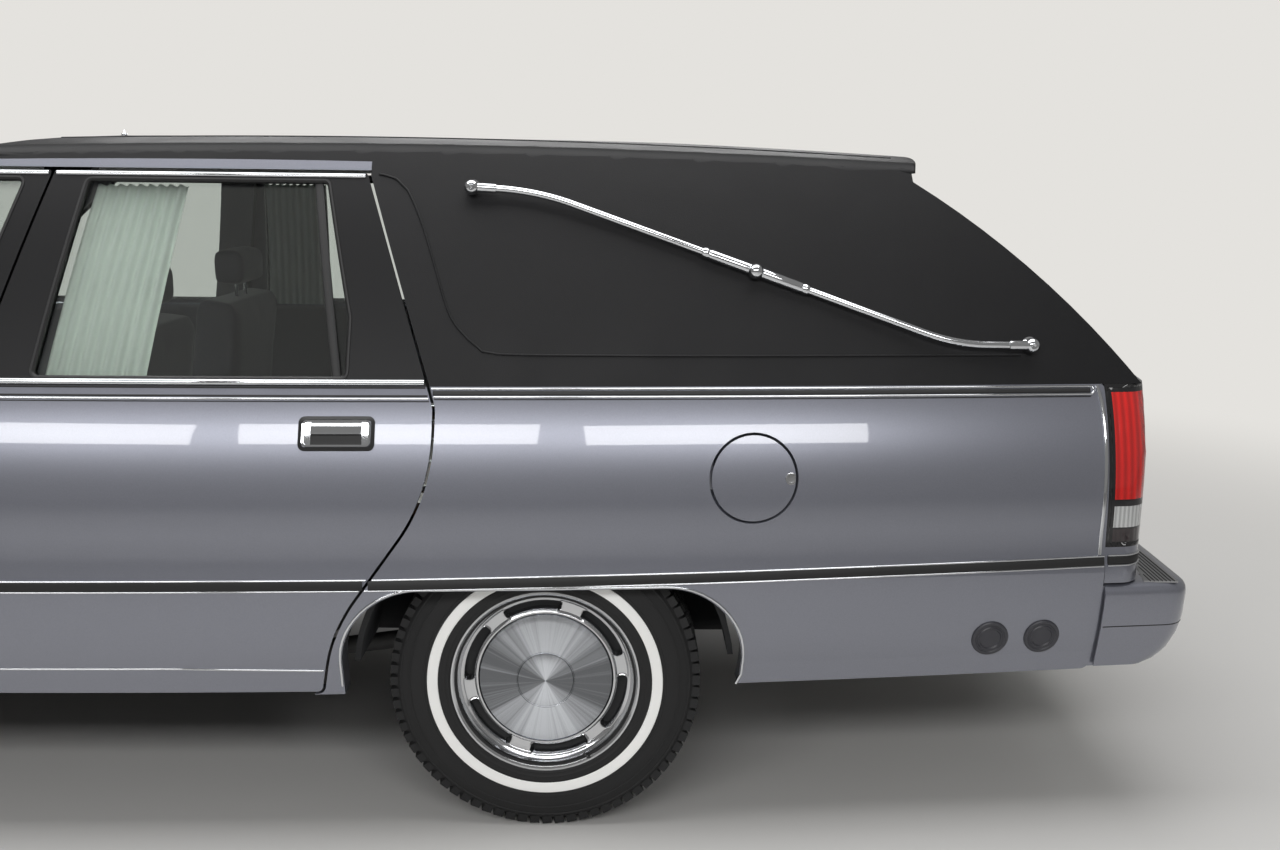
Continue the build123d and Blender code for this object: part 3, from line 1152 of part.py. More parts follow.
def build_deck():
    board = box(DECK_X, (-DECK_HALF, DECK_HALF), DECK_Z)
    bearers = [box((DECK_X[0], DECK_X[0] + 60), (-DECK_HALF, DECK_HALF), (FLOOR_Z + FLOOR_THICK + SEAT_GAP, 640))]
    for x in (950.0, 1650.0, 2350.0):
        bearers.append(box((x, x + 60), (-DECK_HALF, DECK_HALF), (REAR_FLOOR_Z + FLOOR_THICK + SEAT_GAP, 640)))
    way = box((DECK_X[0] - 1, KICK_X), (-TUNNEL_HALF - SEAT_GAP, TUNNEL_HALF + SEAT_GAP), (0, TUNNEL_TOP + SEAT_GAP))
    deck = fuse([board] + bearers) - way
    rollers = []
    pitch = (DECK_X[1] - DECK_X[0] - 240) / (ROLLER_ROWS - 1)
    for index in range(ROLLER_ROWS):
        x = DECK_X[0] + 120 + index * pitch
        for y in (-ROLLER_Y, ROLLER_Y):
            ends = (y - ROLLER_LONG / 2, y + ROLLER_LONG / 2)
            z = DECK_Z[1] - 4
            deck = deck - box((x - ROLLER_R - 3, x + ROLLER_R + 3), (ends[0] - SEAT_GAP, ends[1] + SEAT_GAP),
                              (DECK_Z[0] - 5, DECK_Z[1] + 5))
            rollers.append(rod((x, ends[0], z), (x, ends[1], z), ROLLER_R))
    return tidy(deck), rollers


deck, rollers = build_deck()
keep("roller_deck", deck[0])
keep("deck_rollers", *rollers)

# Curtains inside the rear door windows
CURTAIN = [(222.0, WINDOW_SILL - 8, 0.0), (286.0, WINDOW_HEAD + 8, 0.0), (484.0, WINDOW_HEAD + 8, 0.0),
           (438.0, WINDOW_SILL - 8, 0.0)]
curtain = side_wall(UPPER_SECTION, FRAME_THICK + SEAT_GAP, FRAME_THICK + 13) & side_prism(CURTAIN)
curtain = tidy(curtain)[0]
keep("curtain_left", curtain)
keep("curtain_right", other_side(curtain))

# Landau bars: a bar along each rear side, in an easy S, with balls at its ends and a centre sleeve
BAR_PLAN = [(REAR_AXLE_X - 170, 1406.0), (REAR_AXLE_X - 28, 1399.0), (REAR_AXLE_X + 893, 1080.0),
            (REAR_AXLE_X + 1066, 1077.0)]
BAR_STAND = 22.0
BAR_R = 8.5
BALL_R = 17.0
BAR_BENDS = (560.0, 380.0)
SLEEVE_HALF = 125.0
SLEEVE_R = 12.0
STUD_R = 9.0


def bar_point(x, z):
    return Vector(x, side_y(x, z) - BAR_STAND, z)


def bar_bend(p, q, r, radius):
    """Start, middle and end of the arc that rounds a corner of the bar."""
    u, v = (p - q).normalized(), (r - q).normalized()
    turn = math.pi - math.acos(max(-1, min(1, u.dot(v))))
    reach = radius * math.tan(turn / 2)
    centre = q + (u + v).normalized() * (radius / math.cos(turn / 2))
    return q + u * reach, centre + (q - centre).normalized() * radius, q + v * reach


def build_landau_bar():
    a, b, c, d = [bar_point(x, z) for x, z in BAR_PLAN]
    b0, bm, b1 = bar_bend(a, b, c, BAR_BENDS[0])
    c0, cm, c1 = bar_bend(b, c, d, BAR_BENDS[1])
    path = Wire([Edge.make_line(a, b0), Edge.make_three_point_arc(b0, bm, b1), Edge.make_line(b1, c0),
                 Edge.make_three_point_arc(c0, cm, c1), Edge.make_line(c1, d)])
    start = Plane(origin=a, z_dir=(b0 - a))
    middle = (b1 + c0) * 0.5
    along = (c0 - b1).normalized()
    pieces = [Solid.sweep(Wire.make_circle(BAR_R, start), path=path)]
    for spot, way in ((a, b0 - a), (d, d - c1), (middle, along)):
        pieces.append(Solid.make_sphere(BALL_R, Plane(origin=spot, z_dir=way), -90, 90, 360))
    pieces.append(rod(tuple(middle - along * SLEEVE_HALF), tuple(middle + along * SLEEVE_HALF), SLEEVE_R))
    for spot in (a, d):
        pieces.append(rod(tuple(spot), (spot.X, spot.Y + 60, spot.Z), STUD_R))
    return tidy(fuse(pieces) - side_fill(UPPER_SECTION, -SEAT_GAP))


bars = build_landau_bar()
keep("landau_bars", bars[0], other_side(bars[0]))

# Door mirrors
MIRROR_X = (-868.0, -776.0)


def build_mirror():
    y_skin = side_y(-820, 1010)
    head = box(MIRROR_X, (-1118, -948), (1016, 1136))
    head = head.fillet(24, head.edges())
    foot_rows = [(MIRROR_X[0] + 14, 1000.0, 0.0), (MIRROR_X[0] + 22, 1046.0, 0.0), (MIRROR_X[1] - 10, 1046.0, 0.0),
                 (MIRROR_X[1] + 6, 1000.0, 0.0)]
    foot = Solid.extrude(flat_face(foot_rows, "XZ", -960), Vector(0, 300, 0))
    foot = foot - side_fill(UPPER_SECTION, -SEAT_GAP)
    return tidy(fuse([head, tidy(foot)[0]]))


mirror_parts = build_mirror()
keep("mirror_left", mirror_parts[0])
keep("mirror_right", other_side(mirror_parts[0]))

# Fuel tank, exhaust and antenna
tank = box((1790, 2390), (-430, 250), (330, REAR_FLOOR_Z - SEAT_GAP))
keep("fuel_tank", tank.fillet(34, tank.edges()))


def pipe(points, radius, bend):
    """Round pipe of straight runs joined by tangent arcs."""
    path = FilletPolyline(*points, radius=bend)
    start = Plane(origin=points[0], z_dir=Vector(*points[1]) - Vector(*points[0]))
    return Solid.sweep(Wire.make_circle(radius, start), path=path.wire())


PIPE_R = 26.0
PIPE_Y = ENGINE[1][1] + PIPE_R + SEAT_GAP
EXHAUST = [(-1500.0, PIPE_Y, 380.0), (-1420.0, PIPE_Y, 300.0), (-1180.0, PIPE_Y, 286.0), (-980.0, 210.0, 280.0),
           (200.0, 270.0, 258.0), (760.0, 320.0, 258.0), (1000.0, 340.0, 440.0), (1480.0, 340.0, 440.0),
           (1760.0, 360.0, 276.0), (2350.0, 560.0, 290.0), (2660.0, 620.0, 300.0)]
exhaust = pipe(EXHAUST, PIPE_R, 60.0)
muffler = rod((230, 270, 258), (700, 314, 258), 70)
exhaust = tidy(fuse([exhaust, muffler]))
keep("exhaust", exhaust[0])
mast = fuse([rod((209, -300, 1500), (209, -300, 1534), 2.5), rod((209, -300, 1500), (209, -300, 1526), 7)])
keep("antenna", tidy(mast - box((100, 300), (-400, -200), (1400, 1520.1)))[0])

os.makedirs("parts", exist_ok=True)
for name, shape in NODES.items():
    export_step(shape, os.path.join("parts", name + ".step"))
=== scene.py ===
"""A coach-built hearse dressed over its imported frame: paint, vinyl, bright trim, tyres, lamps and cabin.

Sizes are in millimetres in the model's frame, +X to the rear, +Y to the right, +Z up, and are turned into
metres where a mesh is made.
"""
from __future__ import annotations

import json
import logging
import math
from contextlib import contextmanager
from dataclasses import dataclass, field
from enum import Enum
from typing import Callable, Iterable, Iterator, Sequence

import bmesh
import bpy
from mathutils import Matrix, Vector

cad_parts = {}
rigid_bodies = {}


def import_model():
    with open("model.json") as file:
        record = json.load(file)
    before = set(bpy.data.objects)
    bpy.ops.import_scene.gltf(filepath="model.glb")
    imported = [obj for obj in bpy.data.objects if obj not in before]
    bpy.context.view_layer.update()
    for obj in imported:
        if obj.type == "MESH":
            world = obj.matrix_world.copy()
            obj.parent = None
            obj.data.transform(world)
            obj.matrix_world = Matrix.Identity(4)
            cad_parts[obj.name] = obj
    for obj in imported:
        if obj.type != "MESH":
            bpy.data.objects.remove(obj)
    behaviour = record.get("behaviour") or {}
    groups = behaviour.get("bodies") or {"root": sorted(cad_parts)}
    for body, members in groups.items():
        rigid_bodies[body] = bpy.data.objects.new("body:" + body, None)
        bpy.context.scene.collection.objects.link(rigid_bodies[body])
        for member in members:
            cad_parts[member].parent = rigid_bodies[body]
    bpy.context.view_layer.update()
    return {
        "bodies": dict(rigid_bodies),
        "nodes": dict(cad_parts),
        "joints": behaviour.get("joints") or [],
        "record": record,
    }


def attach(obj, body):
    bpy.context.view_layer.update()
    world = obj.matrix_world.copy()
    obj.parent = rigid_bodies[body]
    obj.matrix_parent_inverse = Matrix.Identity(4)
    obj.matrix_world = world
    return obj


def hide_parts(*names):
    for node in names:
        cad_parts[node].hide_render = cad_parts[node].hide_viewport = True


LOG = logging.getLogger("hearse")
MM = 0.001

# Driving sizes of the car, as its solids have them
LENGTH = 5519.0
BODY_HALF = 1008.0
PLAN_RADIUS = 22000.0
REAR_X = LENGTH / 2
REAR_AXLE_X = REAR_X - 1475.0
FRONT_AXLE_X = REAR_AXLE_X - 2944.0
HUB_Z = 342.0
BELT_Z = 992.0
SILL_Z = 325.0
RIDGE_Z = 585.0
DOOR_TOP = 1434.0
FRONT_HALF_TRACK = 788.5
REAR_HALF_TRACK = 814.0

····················

**Request**.
Begin with the line containing "for body, members", end with the line containing "cad_parts[member].parent = rigid_bodies[body]", and transcribe exactly every line in that span, with nothing added.

**Full solution**.
    for body, members in groups.items():
        rigid_bodies[body] = bpy.data.objects.new("body:" + body, None)
        bpy.context.scene.collection.objects.link(rigid_bodies[body])
        for member in members:
            cad_parts[member].parent = rigid_bodies[body]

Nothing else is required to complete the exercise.